Article

Nature 444, 61-66 (2 November 2006) | doi:10.1038/nature05194; Received 30 June 2006; Accepted 24 August 2006

Inactivation of the p53 pathway in retinoblastoma

Nikia A. Laurie1,12, Stacy L. Donovan1,12, Chie-Schin Shih1, Jiakun Zhang1, Nicholas Mills2,6, Christine Fuller3, Amina Teunisse7, Suzanne Lam7, Yolande Ramos7, Adithi Mohan1, Dianna Johnson8, Matthew Wilson3,4,8, Carlos Rodriguez-Galindo5, Micaela Quarto9, Sarah Francoz10, Susan M. Mendrysa11, R. Kiplin Guy2, Jean-Christophe Marine10, Aart G. Jochemsen7 & Michael A. Dyer1,8

  1. Department of Developmental Neurobiology,
  2. Department of Chemical Biology and Therapeutics,
  3. Department of Pathology,
  4. Department of Surgery, Division of Ophthalmology, and,
  5. Department of Hematology–Oncology, St Jude Children's Research Hospital, Memphis, Tennessee 38105, USA
  6. Department of Cellular and Molecular Pharmacology, UCSF, San Francisco, California 94143, USA
  7. Department of Molecular and Cell Biology, Leiden University Medical Center, 2300 RC Leiden, The Netherlands
  8. Department of Ophthalmology, University of Tennessee Health Science Center, Memphis, Tennessee 38163, USA
  9. FIRC Institute of Molecular Oncology, 20139 Milan, Italy
  10. Laboratory for Molecular Cancer Biology, Flanders Interuniversity Institute for Biotechnology, B-9052 Ghent, Belgium
  11. Basic Medical Sciences, Purdue University, West Lafayette, Indiana 47907, USA
  12. These authors contributed equally to this work.

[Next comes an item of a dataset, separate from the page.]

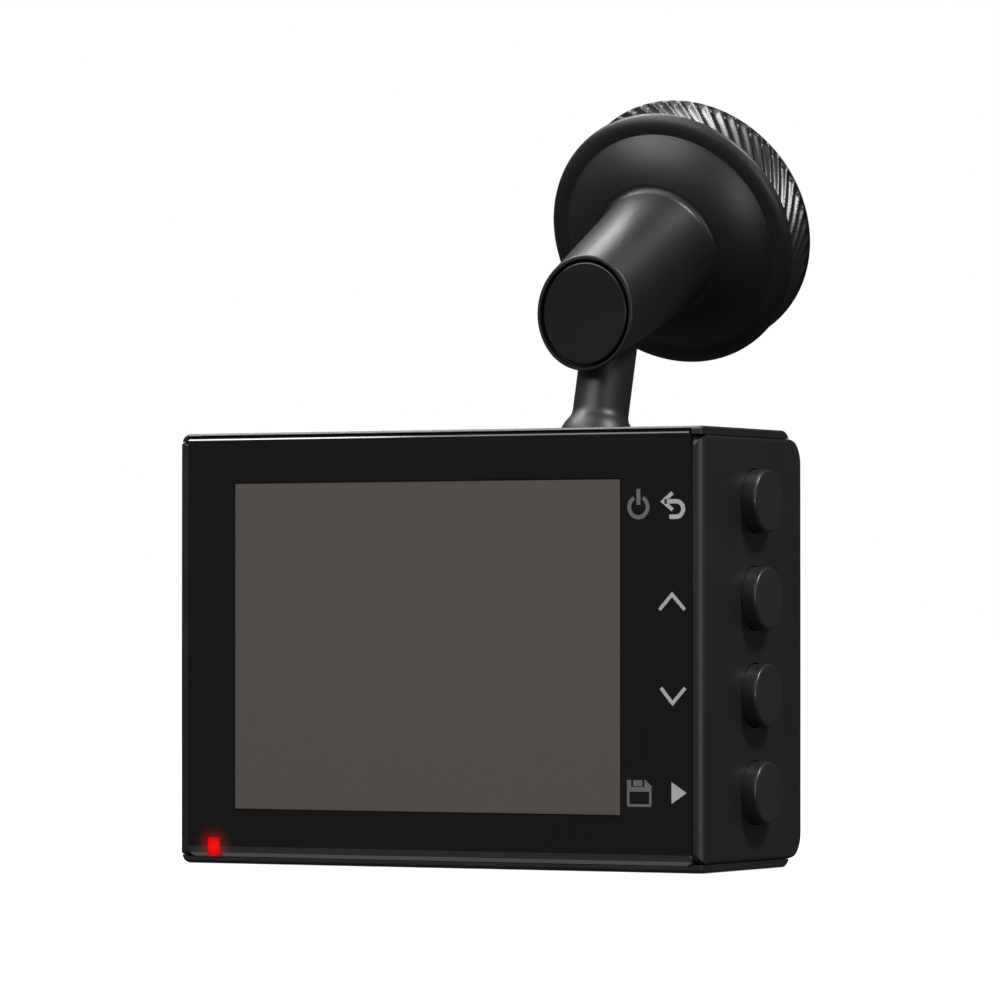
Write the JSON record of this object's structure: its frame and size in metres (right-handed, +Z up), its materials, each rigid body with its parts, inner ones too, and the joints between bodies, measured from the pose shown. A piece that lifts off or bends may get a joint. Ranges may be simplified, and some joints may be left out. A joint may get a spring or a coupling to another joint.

Correspondence to: Michael A. Dyer1,8 Correspondence and requests for materials should be addressed to M.A.D. (Email: michael.dyer@stjude.org).

Top

Most human tumours have genetic mutations in their Rb and p53 pathways, but retinoblastoma is thought to be an exception. Studies suggest that retinoblastomas, which initiate with mutations in the gene retinoblastoma 1 (RB1), bypass the p53 pathway because they arise from intrinsically death-resistant cells during retinal development. In contrast to this prevailing theory, here we show that the tumour surveillance pathway mediated by Arf, MDM2, MDMX and p53 is activated after loss of RB1 during retinogenesis. RB1-deficient retinoblasts undergo p53-mediated apoptosis and exit the cell cycle. Subsequently, amplification of the MDMX gene and increased expression of MDMX protein are strongly selected for during tumour progression as a mechanism to suppress the p53 response in RB1-deficient retinal cells. Our data provide evidence that the p53 pathway is inactivated in retinoblastoma and that this cancer does not originate from intrinsically death-resistant cells as previously thought. In addition, they support the idea that MDMX is a specific chemotherapeutic target for treating retinoblastoma.